Required task → Print the first line of the material below and each line after it, exactly as written, ending with the line that contains "spindle.transform(place.inverted())".

Data extract →
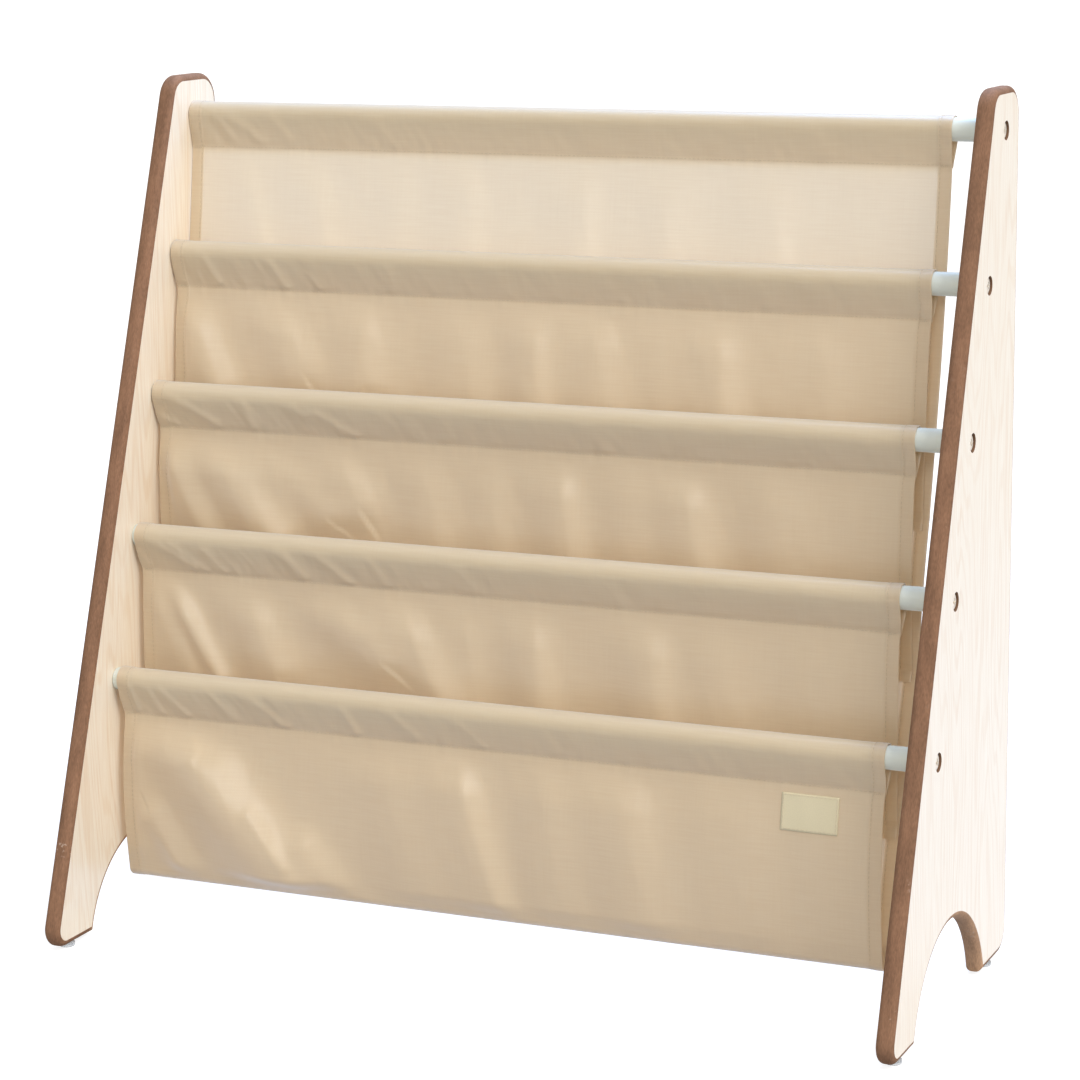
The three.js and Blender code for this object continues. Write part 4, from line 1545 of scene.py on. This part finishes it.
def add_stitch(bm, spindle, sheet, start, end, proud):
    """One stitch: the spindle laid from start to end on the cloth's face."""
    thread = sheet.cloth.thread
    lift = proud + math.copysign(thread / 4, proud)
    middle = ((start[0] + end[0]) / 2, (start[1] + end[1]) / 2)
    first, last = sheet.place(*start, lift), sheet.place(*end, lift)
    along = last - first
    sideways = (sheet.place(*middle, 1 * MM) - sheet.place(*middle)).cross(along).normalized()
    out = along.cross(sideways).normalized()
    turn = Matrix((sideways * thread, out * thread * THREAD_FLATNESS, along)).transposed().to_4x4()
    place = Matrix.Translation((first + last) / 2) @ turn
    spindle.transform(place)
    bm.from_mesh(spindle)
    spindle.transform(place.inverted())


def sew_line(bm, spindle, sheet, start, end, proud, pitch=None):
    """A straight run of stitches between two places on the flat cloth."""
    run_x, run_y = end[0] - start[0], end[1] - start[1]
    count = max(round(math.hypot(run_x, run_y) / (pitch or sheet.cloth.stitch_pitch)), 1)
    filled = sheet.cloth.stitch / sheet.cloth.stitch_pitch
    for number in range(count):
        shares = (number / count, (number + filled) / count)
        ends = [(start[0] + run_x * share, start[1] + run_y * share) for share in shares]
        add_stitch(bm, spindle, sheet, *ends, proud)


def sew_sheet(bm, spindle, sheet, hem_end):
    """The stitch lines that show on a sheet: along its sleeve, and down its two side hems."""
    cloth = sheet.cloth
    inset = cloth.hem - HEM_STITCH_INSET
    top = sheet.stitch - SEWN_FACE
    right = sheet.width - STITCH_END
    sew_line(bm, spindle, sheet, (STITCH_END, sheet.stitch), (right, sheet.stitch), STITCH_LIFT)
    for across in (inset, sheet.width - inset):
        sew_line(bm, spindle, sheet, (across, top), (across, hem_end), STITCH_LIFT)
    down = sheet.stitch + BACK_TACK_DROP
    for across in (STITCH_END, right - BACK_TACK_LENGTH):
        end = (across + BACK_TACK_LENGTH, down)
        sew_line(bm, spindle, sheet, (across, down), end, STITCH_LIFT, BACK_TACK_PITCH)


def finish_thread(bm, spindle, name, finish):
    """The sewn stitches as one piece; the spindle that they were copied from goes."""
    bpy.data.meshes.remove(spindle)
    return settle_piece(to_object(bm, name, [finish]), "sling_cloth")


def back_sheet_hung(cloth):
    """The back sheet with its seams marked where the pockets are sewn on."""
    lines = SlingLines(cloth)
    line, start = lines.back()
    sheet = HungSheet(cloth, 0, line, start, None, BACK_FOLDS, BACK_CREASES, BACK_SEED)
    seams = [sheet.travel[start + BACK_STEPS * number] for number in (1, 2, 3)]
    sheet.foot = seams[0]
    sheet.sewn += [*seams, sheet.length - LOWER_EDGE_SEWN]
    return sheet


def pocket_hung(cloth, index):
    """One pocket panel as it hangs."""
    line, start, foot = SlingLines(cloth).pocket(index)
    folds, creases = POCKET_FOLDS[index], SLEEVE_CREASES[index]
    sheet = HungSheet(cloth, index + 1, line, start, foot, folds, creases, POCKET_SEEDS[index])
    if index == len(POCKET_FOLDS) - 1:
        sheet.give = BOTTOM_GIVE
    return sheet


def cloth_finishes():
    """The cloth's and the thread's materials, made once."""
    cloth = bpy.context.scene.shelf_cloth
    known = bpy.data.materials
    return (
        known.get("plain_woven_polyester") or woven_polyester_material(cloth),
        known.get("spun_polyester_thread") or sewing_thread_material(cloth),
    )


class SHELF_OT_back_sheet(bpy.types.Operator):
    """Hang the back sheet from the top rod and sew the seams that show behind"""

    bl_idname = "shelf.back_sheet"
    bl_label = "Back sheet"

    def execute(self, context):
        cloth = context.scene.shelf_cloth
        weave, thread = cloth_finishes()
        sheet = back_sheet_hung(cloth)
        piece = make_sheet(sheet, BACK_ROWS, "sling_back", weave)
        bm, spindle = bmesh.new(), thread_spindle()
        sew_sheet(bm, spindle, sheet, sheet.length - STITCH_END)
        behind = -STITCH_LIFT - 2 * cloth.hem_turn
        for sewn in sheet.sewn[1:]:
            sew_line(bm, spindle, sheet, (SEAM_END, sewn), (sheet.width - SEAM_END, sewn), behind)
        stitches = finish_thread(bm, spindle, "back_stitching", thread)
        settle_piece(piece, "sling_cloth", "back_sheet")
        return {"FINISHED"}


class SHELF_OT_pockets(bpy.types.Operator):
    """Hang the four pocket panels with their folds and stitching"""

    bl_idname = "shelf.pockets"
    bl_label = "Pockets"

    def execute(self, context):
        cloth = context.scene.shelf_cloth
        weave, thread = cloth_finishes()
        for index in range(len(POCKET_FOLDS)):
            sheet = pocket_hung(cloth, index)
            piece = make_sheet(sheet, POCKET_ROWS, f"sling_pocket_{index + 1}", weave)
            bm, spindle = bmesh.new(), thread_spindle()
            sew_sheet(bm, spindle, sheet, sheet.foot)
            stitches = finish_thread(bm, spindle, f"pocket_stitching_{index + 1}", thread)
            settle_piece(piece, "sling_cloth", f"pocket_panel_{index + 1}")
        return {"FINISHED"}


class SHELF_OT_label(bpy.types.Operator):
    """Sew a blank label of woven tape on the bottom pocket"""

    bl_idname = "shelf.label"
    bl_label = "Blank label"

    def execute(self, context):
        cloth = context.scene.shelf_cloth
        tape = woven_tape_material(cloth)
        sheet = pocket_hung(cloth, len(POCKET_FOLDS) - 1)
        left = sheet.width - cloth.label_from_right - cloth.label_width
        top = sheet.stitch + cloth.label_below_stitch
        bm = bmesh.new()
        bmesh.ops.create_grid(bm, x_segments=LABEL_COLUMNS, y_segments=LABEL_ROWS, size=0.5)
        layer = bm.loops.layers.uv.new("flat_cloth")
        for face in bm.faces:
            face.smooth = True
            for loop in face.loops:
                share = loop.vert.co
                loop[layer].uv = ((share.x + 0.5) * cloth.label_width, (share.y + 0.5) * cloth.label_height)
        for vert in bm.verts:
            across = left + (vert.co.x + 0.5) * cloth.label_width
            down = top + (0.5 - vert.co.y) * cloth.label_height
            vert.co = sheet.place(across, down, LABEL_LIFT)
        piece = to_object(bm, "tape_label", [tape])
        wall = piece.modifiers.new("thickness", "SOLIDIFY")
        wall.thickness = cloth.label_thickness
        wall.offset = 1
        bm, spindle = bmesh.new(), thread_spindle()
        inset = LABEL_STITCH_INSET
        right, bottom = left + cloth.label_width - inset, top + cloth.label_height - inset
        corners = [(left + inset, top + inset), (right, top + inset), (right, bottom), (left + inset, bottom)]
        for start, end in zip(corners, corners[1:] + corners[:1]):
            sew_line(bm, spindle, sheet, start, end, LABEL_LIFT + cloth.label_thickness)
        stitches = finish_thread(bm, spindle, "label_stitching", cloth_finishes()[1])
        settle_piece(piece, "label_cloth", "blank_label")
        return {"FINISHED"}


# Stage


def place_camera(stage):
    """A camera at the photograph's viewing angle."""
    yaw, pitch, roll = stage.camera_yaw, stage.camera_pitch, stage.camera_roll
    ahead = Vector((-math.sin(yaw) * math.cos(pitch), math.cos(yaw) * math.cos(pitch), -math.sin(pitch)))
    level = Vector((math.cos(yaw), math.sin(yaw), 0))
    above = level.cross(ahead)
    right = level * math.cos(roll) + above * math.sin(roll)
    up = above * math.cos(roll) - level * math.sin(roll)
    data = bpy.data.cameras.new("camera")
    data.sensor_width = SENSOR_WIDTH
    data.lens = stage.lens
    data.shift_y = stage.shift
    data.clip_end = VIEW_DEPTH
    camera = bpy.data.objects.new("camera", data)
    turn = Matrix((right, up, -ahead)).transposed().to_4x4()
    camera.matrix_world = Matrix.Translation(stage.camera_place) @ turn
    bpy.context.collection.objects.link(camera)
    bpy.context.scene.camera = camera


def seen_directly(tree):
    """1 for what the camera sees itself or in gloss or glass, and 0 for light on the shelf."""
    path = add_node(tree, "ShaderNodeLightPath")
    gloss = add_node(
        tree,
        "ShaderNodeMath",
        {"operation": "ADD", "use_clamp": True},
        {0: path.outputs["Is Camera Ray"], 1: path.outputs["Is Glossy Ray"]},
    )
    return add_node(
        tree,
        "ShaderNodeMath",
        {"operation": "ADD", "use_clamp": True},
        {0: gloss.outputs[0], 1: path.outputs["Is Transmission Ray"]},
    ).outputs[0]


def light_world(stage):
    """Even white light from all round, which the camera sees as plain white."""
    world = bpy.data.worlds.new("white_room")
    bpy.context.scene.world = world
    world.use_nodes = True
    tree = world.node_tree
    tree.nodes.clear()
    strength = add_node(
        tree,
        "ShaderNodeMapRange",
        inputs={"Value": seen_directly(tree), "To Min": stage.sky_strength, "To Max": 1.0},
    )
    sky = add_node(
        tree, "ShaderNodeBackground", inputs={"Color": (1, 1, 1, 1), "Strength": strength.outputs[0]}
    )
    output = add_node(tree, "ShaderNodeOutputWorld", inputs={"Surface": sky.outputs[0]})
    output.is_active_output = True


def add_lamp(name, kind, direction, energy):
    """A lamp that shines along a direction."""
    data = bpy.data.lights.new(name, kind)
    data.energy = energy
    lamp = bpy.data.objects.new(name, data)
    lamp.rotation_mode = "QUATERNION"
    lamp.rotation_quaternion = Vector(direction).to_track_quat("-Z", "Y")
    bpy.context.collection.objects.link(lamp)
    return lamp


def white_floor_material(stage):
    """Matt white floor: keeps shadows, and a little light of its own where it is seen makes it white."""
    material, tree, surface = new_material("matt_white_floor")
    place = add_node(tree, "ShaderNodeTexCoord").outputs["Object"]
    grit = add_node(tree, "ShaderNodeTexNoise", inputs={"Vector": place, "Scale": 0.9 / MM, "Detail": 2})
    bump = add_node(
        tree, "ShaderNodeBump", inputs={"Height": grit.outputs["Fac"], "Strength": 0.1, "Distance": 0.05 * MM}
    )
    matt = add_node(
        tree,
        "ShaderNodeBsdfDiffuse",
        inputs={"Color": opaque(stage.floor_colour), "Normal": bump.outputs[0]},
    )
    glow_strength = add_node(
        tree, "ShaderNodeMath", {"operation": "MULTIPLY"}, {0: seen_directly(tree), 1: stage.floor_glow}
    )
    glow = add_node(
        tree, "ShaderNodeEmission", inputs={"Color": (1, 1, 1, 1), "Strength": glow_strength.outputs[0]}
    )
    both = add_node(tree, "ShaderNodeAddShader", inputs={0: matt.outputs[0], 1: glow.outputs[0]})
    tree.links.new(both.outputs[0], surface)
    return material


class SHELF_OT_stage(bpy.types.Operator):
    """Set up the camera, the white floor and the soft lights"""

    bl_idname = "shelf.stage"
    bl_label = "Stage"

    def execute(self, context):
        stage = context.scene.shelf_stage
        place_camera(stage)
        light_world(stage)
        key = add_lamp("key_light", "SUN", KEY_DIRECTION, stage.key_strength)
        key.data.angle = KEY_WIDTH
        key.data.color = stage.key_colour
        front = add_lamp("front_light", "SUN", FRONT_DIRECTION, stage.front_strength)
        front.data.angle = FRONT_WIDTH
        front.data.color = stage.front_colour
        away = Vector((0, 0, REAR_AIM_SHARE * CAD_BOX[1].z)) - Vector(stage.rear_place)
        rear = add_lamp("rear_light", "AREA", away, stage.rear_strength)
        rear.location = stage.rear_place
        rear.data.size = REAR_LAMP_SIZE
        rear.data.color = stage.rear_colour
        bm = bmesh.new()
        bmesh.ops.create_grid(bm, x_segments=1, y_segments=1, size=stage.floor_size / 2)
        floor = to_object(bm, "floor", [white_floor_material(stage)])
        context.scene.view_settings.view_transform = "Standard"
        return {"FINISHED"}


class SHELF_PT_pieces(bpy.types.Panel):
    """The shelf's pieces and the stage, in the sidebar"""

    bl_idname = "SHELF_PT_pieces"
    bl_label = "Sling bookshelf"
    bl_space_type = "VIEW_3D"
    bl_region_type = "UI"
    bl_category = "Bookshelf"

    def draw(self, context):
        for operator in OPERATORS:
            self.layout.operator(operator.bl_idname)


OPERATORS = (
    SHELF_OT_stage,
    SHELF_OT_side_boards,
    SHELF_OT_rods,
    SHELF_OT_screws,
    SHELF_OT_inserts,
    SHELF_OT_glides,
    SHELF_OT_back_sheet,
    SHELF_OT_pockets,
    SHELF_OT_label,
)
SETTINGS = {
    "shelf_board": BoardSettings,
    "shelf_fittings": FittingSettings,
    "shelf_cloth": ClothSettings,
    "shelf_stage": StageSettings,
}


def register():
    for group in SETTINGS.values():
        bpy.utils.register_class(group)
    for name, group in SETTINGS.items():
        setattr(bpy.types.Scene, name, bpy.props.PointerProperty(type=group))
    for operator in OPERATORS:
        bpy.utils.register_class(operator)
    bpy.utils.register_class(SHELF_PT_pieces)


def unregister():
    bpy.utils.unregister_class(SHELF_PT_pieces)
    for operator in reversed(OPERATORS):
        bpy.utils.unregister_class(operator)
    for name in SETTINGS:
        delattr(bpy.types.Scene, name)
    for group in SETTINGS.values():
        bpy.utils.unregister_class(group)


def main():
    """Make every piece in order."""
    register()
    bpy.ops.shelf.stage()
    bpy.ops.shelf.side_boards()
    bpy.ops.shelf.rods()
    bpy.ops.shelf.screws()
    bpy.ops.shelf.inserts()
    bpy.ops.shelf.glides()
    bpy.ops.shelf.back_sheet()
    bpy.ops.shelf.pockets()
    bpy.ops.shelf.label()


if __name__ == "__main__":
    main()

Task solution →
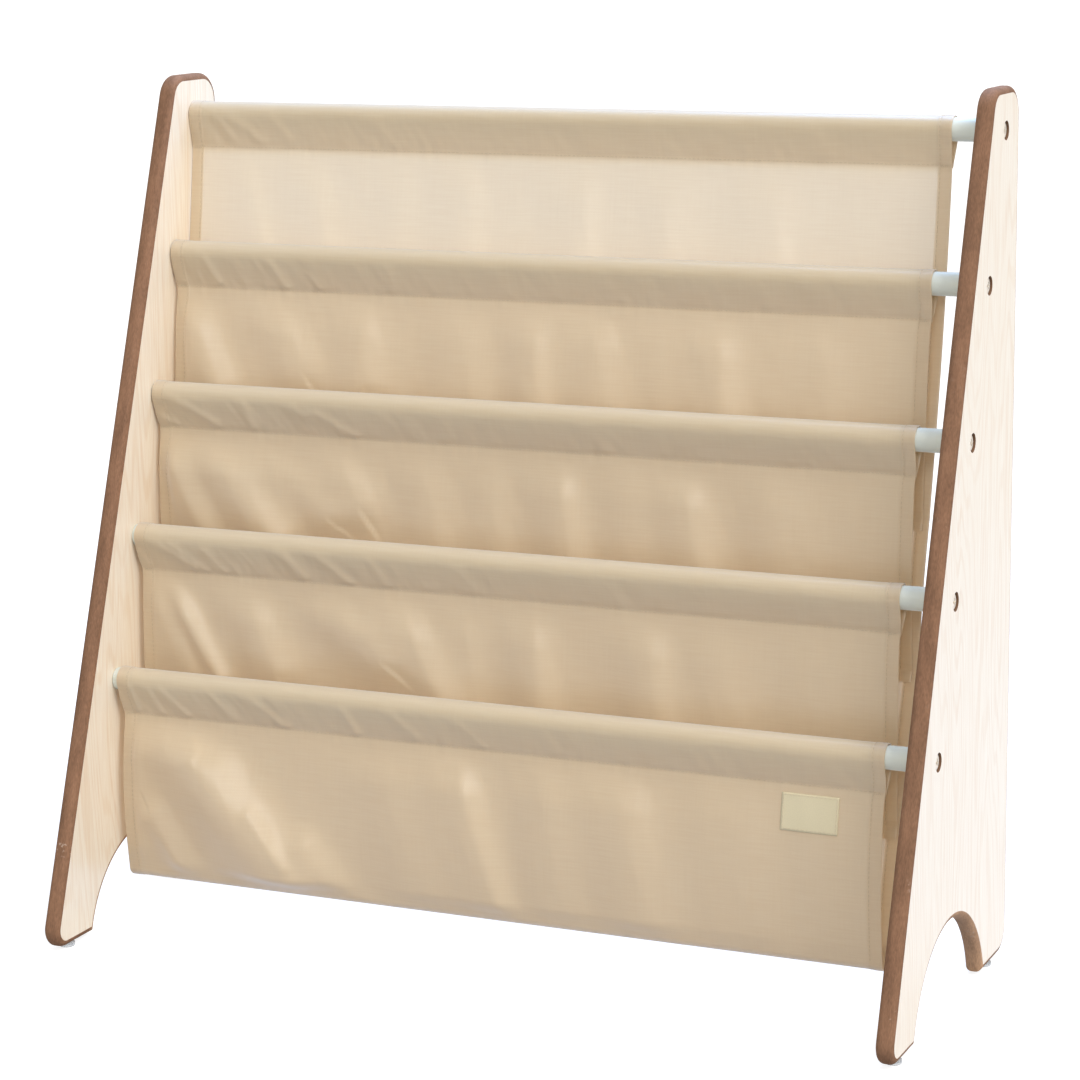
The three.js and Blender code for this object continues. Write part 4, from line 1545 of scene.py on. This part finishes it.
def add_stitch(bm, spindle, sheet, start, end, proud):
    """One stitch: the spindle laid from start to end on the cloth's face."""
    thread = sheet.cloth.thread
    lift = proud + math.copysign(thread / 4, proud)
    middle = ((start[0] + end[0]) / 2, (start[1] + end[1]) / 2)
    first, last = sheet.place(*start, lift), sheet.place(*end, lift)
    along = last - first
    sideways = (sheet.place(*middle, 1 * MM) - sheet.place(*middle)).cross(along).normalized()
    out = along.cross(sideways).normalized()
    turn = Matrix((sideways * thread, out * thread * THREAD_FLATNESS, along)).transposed().to_4x4()
    place = Matrix.Translation((first + last) / 2) @ turn
    spindle.transform(place)
    bm.from_mesh(spindle)
    spindle.transform(place.inverted())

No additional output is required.